* _WHAT THIS TASK INVOLVES_
Take all the material and copy it exactly.

[Dataset entries]
--------

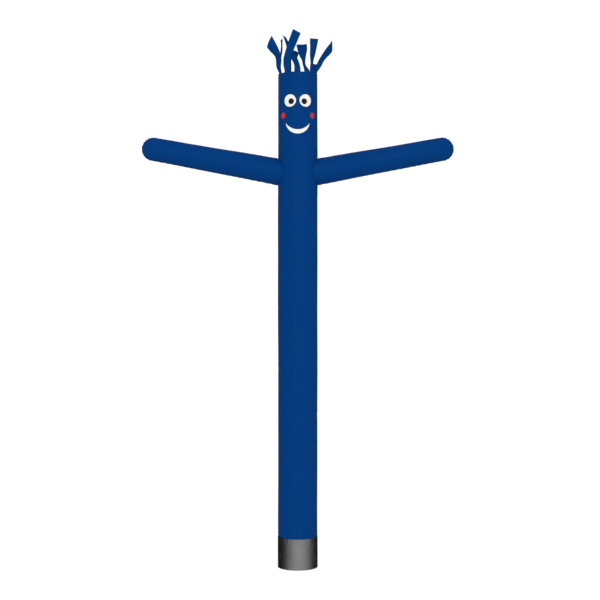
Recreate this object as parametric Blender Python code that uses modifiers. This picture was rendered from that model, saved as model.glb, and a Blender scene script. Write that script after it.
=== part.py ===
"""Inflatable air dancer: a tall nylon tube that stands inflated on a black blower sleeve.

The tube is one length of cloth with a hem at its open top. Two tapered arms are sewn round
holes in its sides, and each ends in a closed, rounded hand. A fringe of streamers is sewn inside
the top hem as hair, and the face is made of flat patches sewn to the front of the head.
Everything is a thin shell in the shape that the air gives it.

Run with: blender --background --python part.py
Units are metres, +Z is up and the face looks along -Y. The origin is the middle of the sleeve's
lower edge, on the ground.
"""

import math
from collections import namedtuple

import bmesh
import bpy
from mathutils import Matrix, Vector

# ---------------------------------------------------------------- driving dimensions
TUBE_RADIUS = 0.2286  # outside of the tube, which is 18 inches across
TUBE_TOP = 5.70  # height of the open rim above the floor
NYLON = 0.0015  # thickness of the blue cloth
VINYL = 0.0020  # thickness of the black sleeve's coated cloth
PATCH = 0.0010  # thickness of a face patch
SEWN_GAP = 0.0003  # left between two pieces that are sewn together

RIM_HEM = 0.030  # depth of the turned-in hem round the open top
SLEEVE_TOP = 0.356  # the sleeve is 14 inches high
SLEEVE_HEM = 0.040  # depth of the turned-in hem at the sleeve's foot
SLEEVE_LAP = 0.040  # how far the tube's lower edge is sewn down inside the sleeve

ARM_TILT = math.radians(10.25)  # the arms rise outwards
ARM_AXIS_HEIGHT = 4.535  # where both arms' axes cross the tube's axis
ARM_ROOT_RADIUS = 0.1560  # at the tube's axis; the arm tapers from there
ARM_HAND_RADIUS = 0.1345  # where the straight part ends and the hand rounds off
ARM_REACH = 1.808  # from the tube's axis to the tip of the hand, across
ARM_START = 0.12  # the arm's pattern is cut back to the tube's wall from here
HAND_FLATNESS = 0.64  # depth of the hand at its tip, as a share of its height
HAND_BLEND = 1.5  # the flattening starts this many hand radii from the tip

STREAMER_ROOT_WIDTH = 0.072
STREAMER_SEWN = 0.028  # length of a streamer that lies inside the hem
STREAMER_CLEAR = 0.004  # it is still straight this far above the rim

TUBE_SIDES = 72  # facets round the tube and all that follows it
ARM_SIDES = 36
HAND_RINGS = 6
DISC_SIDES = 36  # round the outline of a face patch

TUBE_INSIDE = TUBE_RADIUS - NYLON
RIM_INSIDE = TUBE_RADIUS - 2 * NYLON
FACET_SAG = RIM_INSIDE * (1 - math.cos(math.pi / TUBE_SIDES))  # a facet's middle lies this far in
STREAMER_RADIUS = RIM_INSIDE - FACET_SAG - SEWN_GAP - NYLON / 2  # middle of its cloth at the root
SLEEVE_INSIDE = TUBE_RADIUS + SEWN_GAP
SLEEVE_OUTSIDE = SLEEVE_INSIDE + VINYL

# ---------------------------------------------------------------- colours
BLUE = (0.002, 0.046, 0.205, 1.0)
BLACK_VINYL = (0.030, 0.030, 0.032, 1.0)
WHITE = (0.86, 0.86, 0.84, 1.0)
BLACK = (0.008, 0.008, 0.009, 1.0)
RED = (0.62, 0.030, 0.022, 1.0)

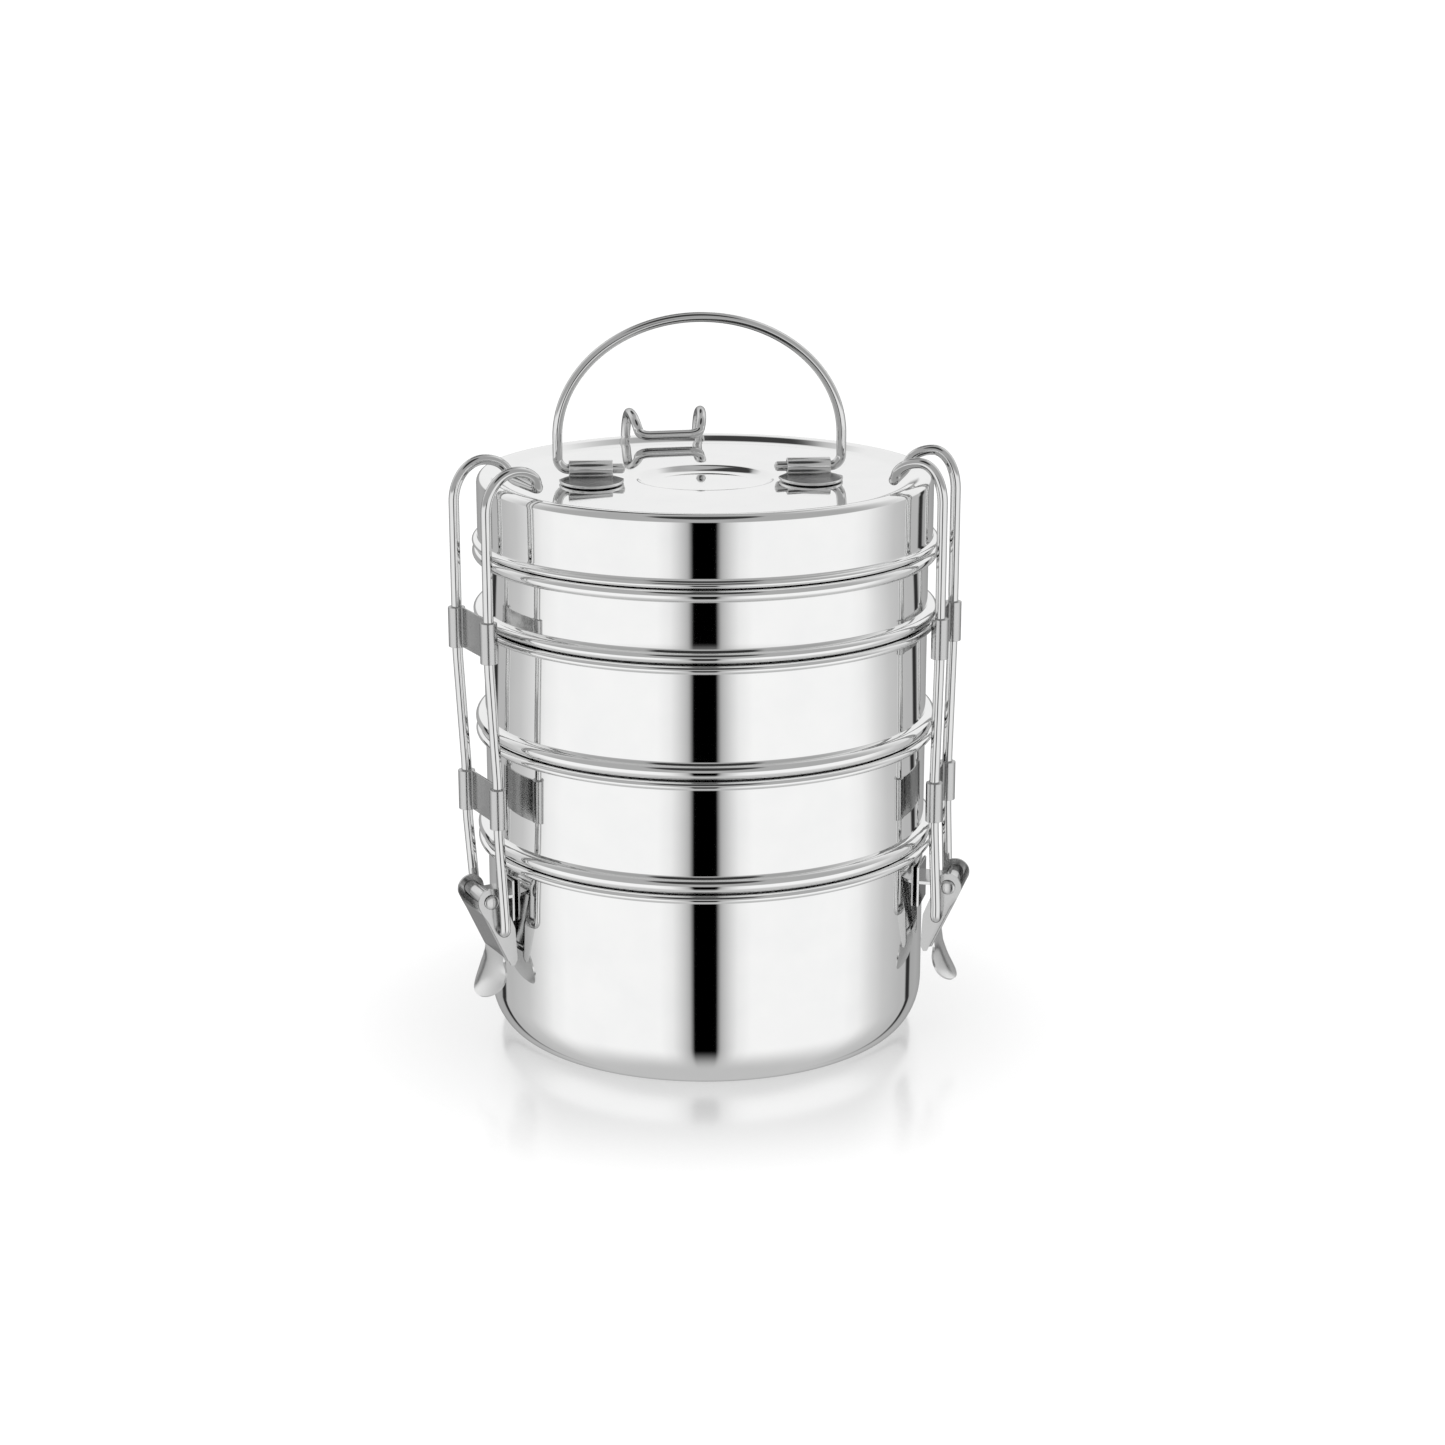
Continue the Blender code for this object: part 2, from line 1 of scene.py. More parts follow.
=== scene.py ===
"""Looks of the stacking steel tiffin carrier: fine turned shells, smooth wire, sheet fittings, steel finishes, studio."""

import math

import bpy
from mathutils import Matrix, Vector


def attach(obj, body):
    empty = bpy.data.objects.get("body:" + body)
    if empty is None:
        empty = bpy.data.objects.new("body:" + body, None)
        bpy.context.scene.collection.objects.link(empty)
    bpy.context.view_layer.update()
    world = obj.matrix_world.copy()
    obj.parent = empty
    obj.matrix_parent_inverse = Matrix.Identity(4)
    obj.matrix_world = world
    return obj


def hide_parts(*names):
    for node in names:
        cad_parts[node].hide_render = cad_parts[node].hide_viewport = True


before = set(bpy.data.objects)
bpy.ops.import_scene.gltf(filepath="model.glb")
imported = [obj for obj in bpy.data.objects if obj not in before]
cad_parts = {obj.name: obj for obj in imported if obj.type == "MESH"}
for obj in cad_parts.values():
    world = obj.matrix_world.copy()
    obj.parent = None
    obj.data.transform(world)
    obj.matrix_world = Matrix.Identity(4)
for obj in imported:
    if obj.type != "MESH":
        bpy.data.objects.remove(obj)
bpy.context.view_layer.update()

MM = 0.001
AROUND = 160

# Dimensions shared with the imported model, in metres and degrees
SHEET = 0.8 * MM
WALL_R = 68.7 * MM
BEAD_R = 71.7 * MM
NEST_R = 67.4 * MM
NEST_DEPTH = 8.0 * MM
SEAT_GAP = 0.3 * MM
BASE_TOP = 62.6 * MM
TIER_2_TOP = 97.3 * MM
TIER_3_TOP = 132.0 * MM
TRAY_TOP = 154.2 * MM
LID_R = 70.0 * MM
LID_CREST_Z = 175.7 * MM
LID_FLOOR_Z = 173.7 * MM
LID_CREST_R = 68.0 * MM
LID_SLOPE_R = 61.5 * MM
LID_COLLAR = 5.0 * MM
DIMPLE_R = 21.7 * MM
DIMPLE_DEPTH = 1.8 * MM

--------

* _FINAL ANSWER_
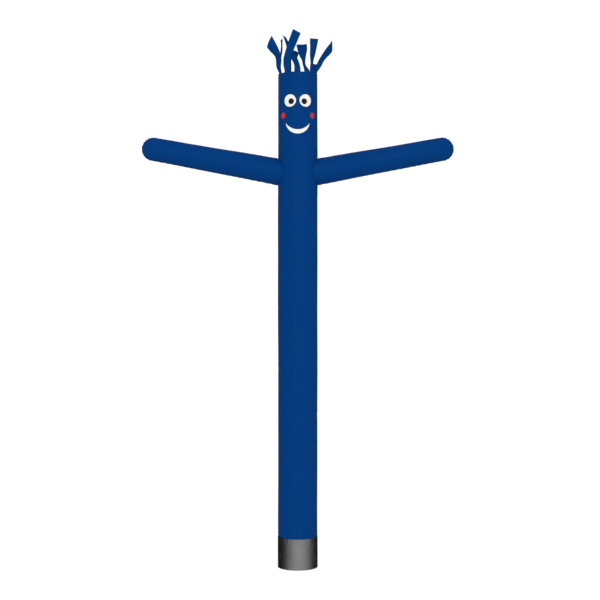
Recreate this object as parametric Blender Python code that uses modifiers. This picture was rendered from that model, saved as model.glb, and a Blender scene script. Write that script after it.
=== part.py ===
"""Inflatable air dancer: a tall nylon tube that stands inflated on a black blower sleeve.

The tube is one length of cloth with a hem at its open top. Two tapered arms are sewn round
holes in its sides, and each ends in a closed, rounded hand. A fringe of streamers is sewn inside
the top hem as hair, and the face is made of flat patches sewn to the front of the head.
Everything is a thin shell in the shape that the air gives it.

Run with: blender --background --python part.py
Units are metres, +Z is up and the face looks along -Y. The origin is the middle of the sleeve's
lower edge, on the ground.
"""

import math
from collections import namedtuple

import bmesh
import bpy
from mathutils import Matrix, Vector

# ---------------------------------------------------------------- driving dimensions
TUBE_RADIUS = 0.2286  # outside of the tube, which is 18 inches across
TUBE_TOP = 5.70  # height of the open rim above the floor
NYLON = 0.0015  # thickness of the blue cloth
VINYL = 0.0020  # thickness of the black sleeve's coated cloth
PATCH = 0.0010  # thickness of a face patch
SEWN_GAP = 0.0003  # left between two pieces that are sewn together

RIM_HEM = 0.030  # depth of the turned-in hem round the open top
SLEEVE_TOP = 0.356  # the sleeve is 14 inches high
SLEEVE_HEM = 0.040  # depth of the turned-in hem at the sleeve's foot
SLEEVE_LAP = 0.040  # how far the tube's lower edge is sewn down inside the sleeve

ARM_TILT = math.radians(10.25)  # the arms rise outwards
ARM_AXIS_HEIGHT = 4.535  # where both arms' axes cross the tube's axis
ARM_ROOT_RADIUS = 0.1560  # at the tube's axis; the arm tapers from there
ARM_HAND_RADIUS = 0.1345  # where the straight part ends and the hand rounds off
ARM_REACH = 1.808  # from the tube's axis to the tip of the hand, across
ARM_START = 0.12  # the arm's pattern is cut back to the tube's wall from here
HAND_FLATNESS = 0.64  # depth of the hand at its tip, as a share of its height
HAND_BLEND = 1.5  # the flattening starts this many hand radii from the tip

STREAMER_ROOT_WIDTH = 0.072
STREAMER_SEWN = 0.028  # length of a streamer that lies inside the hem
STREAMER_CLEAR = 0.004  # it is still straight this far above the rim

TUBE_SIDES = 72  # facets round the tube and all that follows it
ARM_SIDES = 36
HAND_RINGS = 6
DISC_SIDES = 36  # round the outline of a face patch

TUBE_INSIDE = TUBE_RADIUS - NYLON
RIM_INSIDE = TUBE_RADIUS - 2 * NYLON
FACET_SAG = RIM_INSIDE * (1 - math.cos(math.pi / TUBE_SIDES))  # a facet's middle lies this far in
STREAMER_RADIUS = RIM_INSIDE - FACET_SAG - SEWN_GAP - NYLON / 2  # middle of its cloth at the root
SLEEVE_INSIDE = TUBE_RADIUS + SEWN_GAP
SLEEVE_OUTSIDE = SLEEVE_INSIDE + VINYL

# ---------------------------------------------------------------- colours
BLUE = (0.002, 0.046, 0.205, 1.0)
BLACK_VINYL = (0.030, 0.030, 0.032, 1.0)
WHITE = (0.86, 0.86, 0.84, 1.0)
BLACK = (0.008, 0.008, 0.009, 1.0)
RED = (0.62, 0.030, 0.022, 1.0)

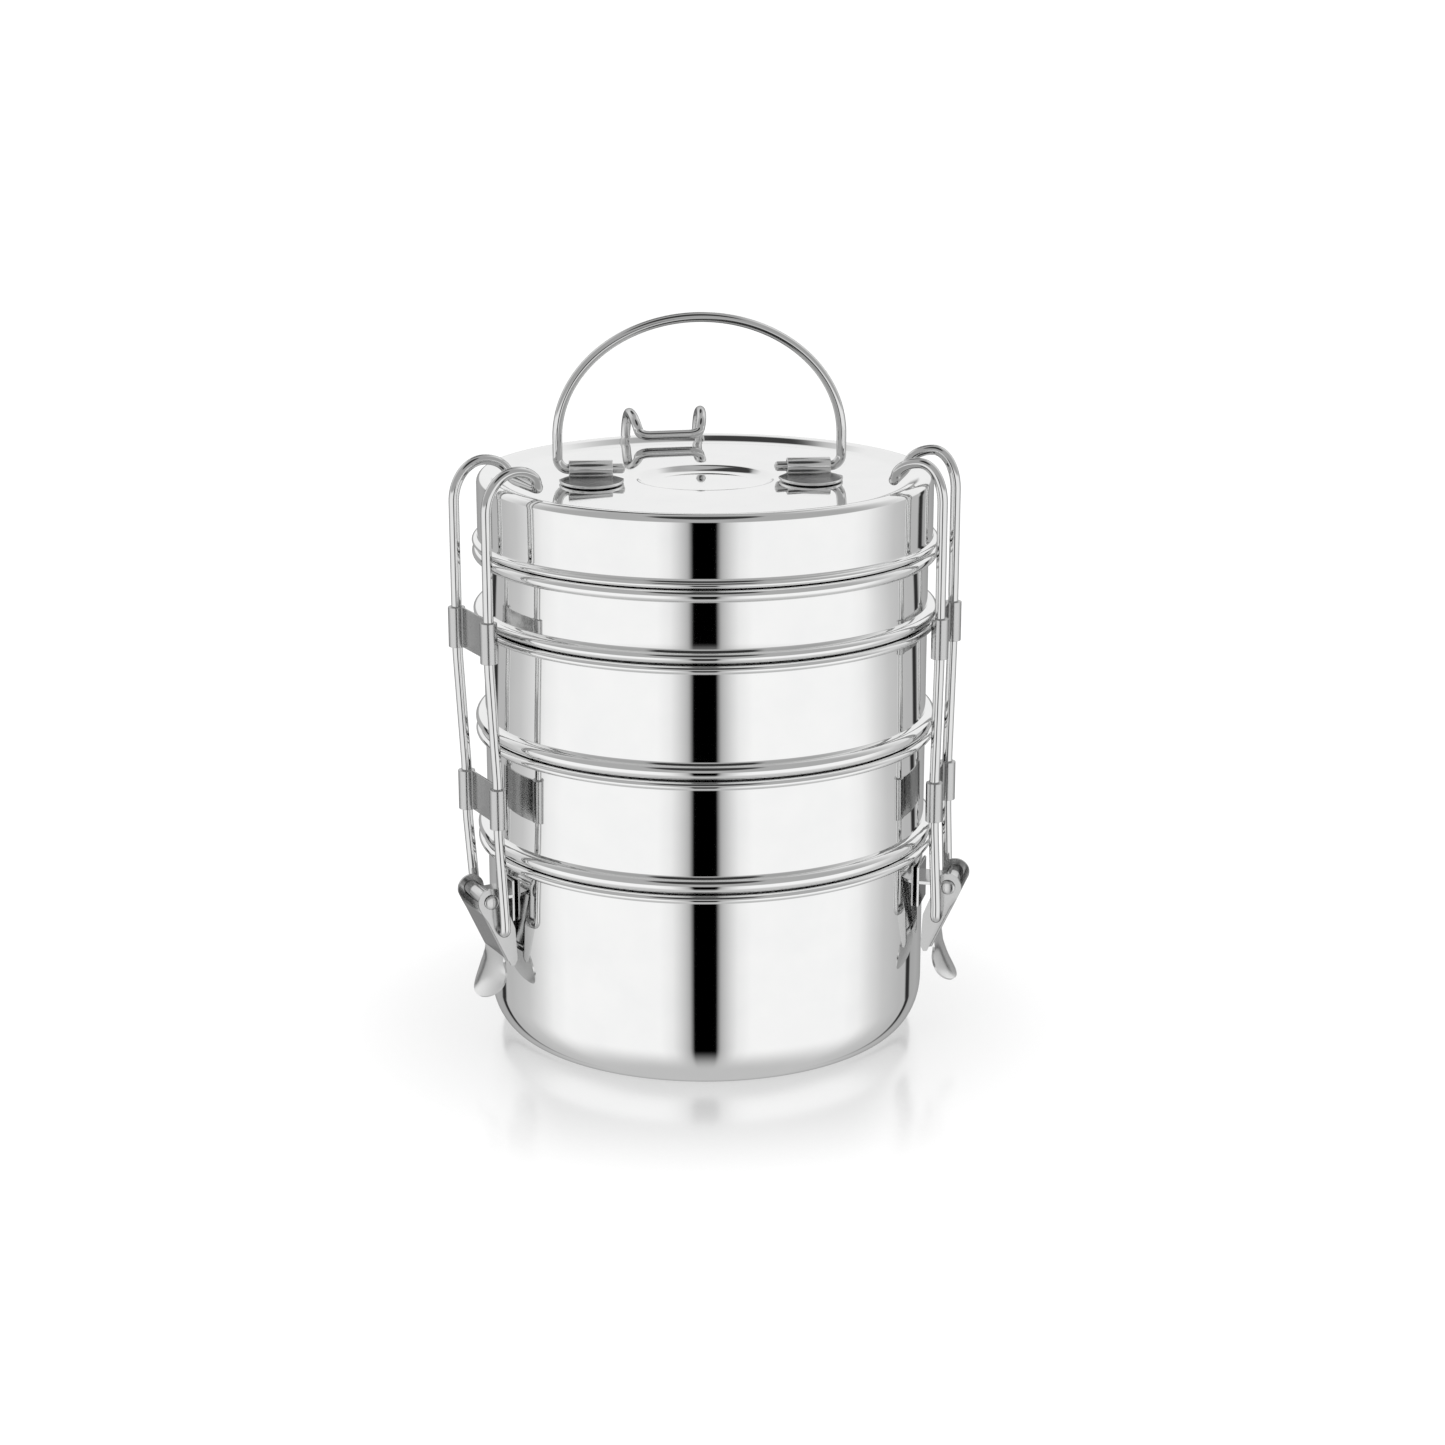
Continue the Blender code for this object: part 2, from line 1 of scene.py. More parts follow.
=== scene.py ===
"""Looks of the stacking steel tiffin carrier: fine turned shells, smooth wire, sheet fittings, steel finishes, studio."""

import math

import bpy
from mathutils import Matrix, Vector


def attach(obj, body):
    empty = bpy.data.objects.get("body:" + body)
    if empty is None:
        empty = bpy.data.objects.new("body:" + body, None)
        bpy.context.scene.collection.objects.link(empty)
    bpy.context.view_layer.update()
    world = obj.matrix_world.copy()
    obj.parent = empty
    obj.matrix_parent_inverse = Matrix.Identity(4)
    obj.matrix_world = world
    return obj


def hide_parts(*names):
    for node in names:
        cad_parts[node].hide_render = cad_parts[node].hide_viewport = True


before = set(bpy.data.objects)
bpy.ops.import_scene.gltf(filepath="model.glb")
imported = [obj for obj in bpy.data.objects if obj not in before]
cad_parts = {obj.name: obj for obj in imported if obj.type == "MESH"}
for obj in cad_parts.values():
    world = obj.matrix_world.copy()
    obj.parent = None
    obj.data.transform(world)
    obj.matrix_world = Matrix.Identity(4)
for obj in imported:
    if obj.type != "MESH":
        bpy.data.objects.remove(obj)
bpy.context.view_layer.update()

MM = 0.001
AROUND = 160

# Dimensions shared with the imported model, in metres and degrees
SHEET = 0.8 * MM
WALL_R = 68.7 * MM
BEAD_R = 71.7 * MM
NEST_R = 67.4 * MM
NEST_DEPTH = 8.0 * MM
SEAT_GAP = 0.3 * MM
BASE_TOP = 62.6 * MM
TIER_2_TOP = 97.3 * MM
TIER_3_TOP = 132.0 * MM
TRAY_TOP = 154.2 * MM
LID_R = 70.0 * MM
LID_CREST_Z = 175.7 * MM
LID_FLOOR_Z = 173.7 * MM
LID_CREST_R = 68.0 * MM
LID_SLOPE_R = 61.5 * MM
LID_COLLAR = 5.0 * MM
DIMPLE_R = 21.7 * MM
DIMPLE_DEPTH = 1.8 * MM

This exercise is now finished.